* _Supplied material_:
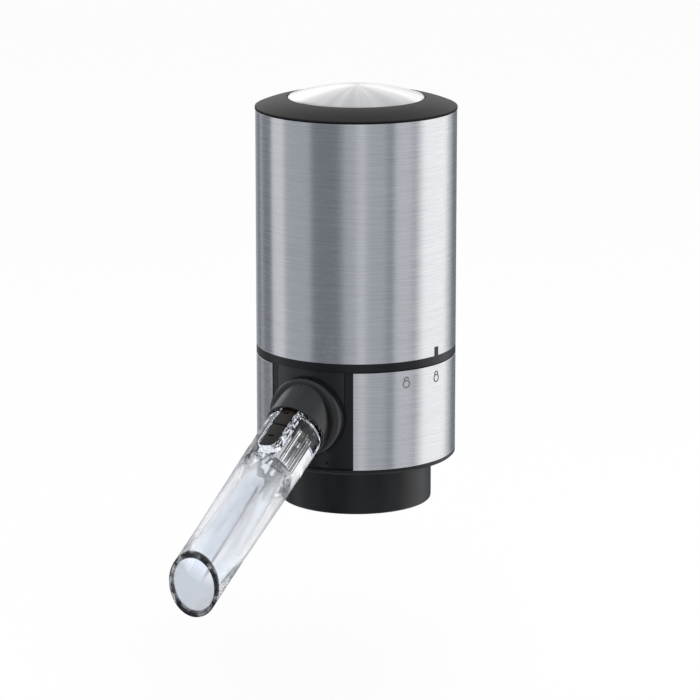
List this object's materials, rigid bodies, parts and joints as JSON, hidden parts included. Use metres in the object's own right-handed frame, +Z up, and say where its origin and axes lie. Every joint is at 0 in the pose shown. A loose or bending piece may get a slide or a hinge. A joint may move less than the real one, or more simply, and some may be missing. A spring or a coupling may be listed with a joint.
{
  "type": "electric wine aerator",
  "caption": "Round battery-powered wine aerator that stands on a bottle neck, with a twist-off head, a domed push button and a slanting clear spout.",
  "frame": {"origin": "centre of the collar's mouth, where the bottle's neck enters the seal", "axes": "+Z up along the body, -Y towards the spout, +X to the right of someone who faces the spout"},
  "size_m": [0.0604, 0.1226, 0.1399],
  "materials": {
    "brushed_sleeve": "brushed round the body, satin",
    "spun_disc": "spun in circles, bright satin",
    "black_shell": "fine satin moulding",
    "grey_print": "laser-marked outline",
    "seal_rubber": "moulded silicone rubber",
    "milk_plastic": "natural acetal",
    "inner_plastic": "plain moulding",
    "screw_steel": "nickel-plated steel",
    "can_steel": "drawn and zinc-plated",
    "cell_jacket": "printed film, plain",
    "contact_brass": "stamped strip",
    "magnet": "sintered ferrite",
    "copper_winding": "enamelled copper on a laminated core",
    "lead_sleeving": "insulated lead",
    "board_resin": "coated laminate",
    "clear_acrylic": "polished clear acrylic",
    "black_insert": "satin moulding"
  },
  "bodies": {
    "base": {"base_housing": "black_shell", "lower_sleeve": "brushed_sleeve", "lock_marks": "grey_print", "spout_mount": "black_shell", "bottle_collar": "black_shell", "neck_seal": "seal_rubber", "wine_block": "milk_plastic", "passage_seal": "seal_rubber", "base_deck": "inner_plastic", "check_valve": "seal_rubber", "air_seal": "seal_rubber", "base_screws": "screw_steel"},
    "head": {"index_ring": "black_shell", "head_casing": "black_shell", "upper_sleeve": "brushed_sleeve", "cap_ring": "black_shell", "battery_tray": "inner_plastic", "battery_cover": "black_shell", "battery_1": "cell_jacket", "battery_2": "cell_jacket", "battery_3": "cell_jacket", "battery_4": "cell_jacket", "battery_5": "cell_jacket", "battery_6": "cell_jacket", "lower_contacts": "contact_brass", "upper_contacts": "contact_brass", "battery_springs": "screw_steel", "pump_head": "milk_plastic", "diaphragm": "seal_rubber", "pump_body": "milk_plastic", "air_nozzle": "milk_plastic", "motor_can": "can_steel", "motor_magnets": "magnet", "motor_end_cap": "milk_plastic", "motor_brushes": "contact_brass", "motor_leads": "lead_sleeving", "circuit_board": "board_resin", "switch_body": "inner_plastic", "button_deck": "inner_plastic", "return_spring": "screw_steel", "head_screws": "screw_steel"},
    "button": {"button_disc": "spun_disc", "button_carrier": "inner_plastic"},
    "plunger": {"switch_plunger": "milk_plastic"},
    "rotor": {"motor_shaft": "screw_steel", "armature": "copper_winding", "commutator": "contact_brass", "eccentric": "milk_plastic"},
    "swing": {"swing_plate": "milk_plastic"},
    "spout": {"spout_tube": "clear_acrylic", "aerator_insert": "black_insert", "spout_o_ring": "seal_rubber"}
  },
  "joints": [
    {"name": "head_twist", "type": "hinge", "parent": "base", "child": "head", "pos_m": [0, 0, 0.0453], "axis": [0, 0, 1], "range_deg": [-22.8, 0]},
    {"name": "button_press", "type": "slide", "parent": "head", "child": "button", "axis": [0, 0, -1], "range_m": [0, 0.0015], "stiffness_N_per_m": 600, "springref_m": -0.003, "deforming": ["return_spring"]},
    {"name": "switch_travel", "type": "slide", "parent": "head", "child": "plunger", "axis": [0, 0, -1], "range_m": [0, 0.0015]},
    {"name": "motor_spin", "type": "hinge", "parent": "head", "child": "rotor", "pos_m": [0, 0, 0.0825], "axis": [0, 0, 1], "continuous": true},
    {"name": "swing_tilt", "type": "hinge", "parent": "head", "child": "swing", "pos_m": [0, 0, 0.0636], "axis": [1, 0, 0], "range_deg": [-3, 3]},
    {"name": "spout_pull", "type": "slide", "parent": "base", "child": "spout", "axis": [0, -0.866, -0.5], "range_m": [0, 0.011]}
  ],
  "couplings": [
    {"joint": "switch_travel", "follows": "button_press", "ratio": 1}
  ]
}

* _Problem details_:
The data above must be returned in full, exactly as written.

* _Right answer_:
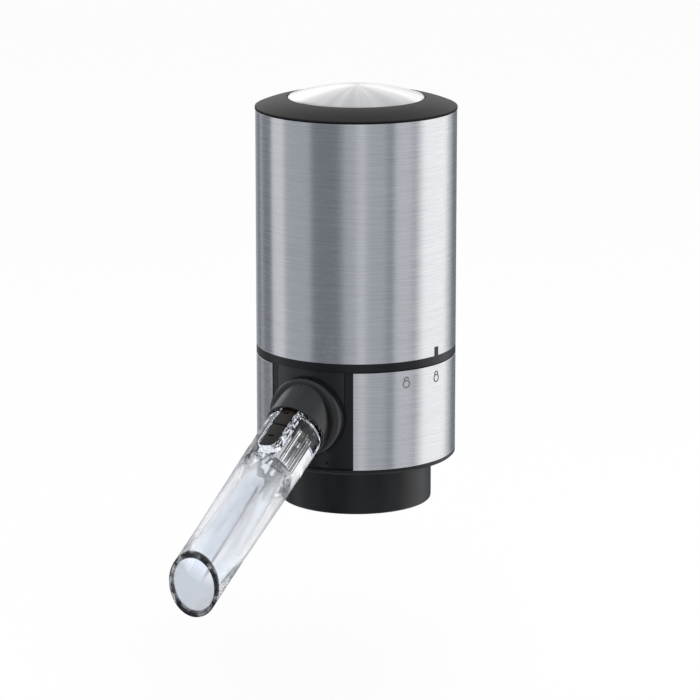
List this object's materials, rigid bodies, parts and joints as JSON, hidden parts included. Use metres in the object's own right-handed frame, +Z up, and say where its origin and axes lie. Every joint is at 0 in the pose shown. A loose or bending piece may get a slide or a hinge. A joint may move less than the real one, or more simply, and some may be missing. A spring or a coupling may be listed with a joint.
{
  "type": "electric wine aerator",
  "caption": "Round battery-powered wine aerator that stands on a bottle neck, with a twist-off head, a domed push button and a slanting clear spout.",
  "frame": {"origin": "centre of the collar's mouth, where the bottle's neck enters the seal", "axes": "+Z up along the body, -Y towards the spout, +X to the right of someone who faces the spout"},
  "size_m": [0.0604, 0.1226, 0.1399],
  "materials": {
    "brushed_sleeve": "brushed round the body, satin",
    "spun_disc": "spun in circles, bright satin",
    "black_shell": "fine satin moulding",
    "grey_print": "laser-marked outline",
    "seal_rubber": "moulded silicone rubber",
    "milk_plastic": "natural acetal",
    "inner_plastic": "plain moulding",
    "screw_steel": "nickel-plated steel",
    "can_steel": "drawn and zinc-plated",
    "cell_jacket": "printed film, plain",
    "contact_brass": "stamped strip",
    "magnet": "sintered ferrite",
    "copper_winding": "enamelled copper on a laminated core",
    "lead_sleeving": "insulated lead",
    "board_resin": "coated laminate",
    "clear_acrylic": "polished clear acrylic",
    "black_insert": "satin moulding"
  },
  "bodies": {
    "base": {"base_housing": "black_shell", "lower_sleeve": "brushed_sleeve", "lock_marks": "grey_print", "spout_mount": "black_shell", "bottle_collar": "black_shell", "neck_seal": "seal_rubber", "wine_block": "milk_plastic", "passage_seal": "seal_rubber", "base_deck": "inner_plastic", "check_valve": "seal_rubber", "air_seal": "seal_rubber", "base_screws": "screw_steel"},
    "head": {"index_ring": "black_shell", "head_casing": "black_shell", "upper_sleeve": "brushed_sleeve", "cap_ring": "black_shell", "battery_tray": "inner_plastic", "battery_cover": "black_shell", "battery_1": "cell_jacket", "battery_2": "cell_jacket", "battery_3": "cell_jacket", "battery_4": "cell_jacket", "battery_5": "cell_jacket", "battery_6": "cell_jacket", "lower_contacts": "contact_brass", "upper_contacts": "contact_brass", "battery_springs": "screw_steel", "pump_head": "milk_plastic", "diaphragm": "seal_rubber", "pump_body": "milk_plastic", "air_nozzle": "milk_plastic", "motor_can": "can_steel", "motor_magnets": "magnet", "motor_end_cap": "milk_plastic", "motor_brushes": "contact_brass", "motor_leads": "lead_sleeving", "circuit_board": "board_resin", "switch_body": "inner_plastic", "button_deck": "inner_plastic", "return_spring": "screw_steel", "head_screws": "screw_steel"},
    "button": {"button_disc": "spun_disc", "button_carrier": "inner_plastic"},
    "plunger": {"switch_plunger": "milk_plastic"},
    "rotor": {"motor_shaft": "screw_steel", "armature": "copper_winding", "commutator": "contact_brass", "eccentric": "milk_plastic"},
    "swing": {"swing_plate": "milk_plastic"},
    "spout": {"spout_tube": "clear_acrylic", "aerator_insert": "black_insert", "spout_o_ring": "seal_rubber"}
  },
  "joints": [
    {"name": "head_twist", "type": "hinge", "parent": "base", "child": "head", "pos_m": [0, 0, 0.0453], "axis": [0, 0, 1], "range_deg": [-22.8, 0]},
    {"name": "button_press", "type": "slide", "parent": "head", "child": "button", "axis": [0, 0, -1], "range_m": [0, 0.0015], "stiffness_N_per_m": 600, "springref_m": -0.003, "deforming": ["return_spring"]},
    {"name": "switch_travel", "type": "slide", "parent": "head", "child": "plunger", "axis": [0, 0, -1], "range_m": [0, 0.0015]},
    {"name": "motor_spin", "type": "hinge", "parent": "head", "child": "rotor", "pos_m": [0, 0, 0.0825], "axis": [0, 0, 1], "continuous": true},
    {"name": "swing_tilt", "type": "hinge", "parent": "head", "child": "swing", "pos_m": [0, 0, 0.0636], "axis": [1, 0, 0], "range_deg": [-3, 3]},
    {"name": "spout_pull", "type": "slide", "parent": "base", "child": "spout", "axis": [0, -0.866, -0.5], "range_m": [0, 0.011]}
  ],
  "couplings": [
    {"joint": "switch_travel", "follows": "button_press", "ratio": 1}
  ]
}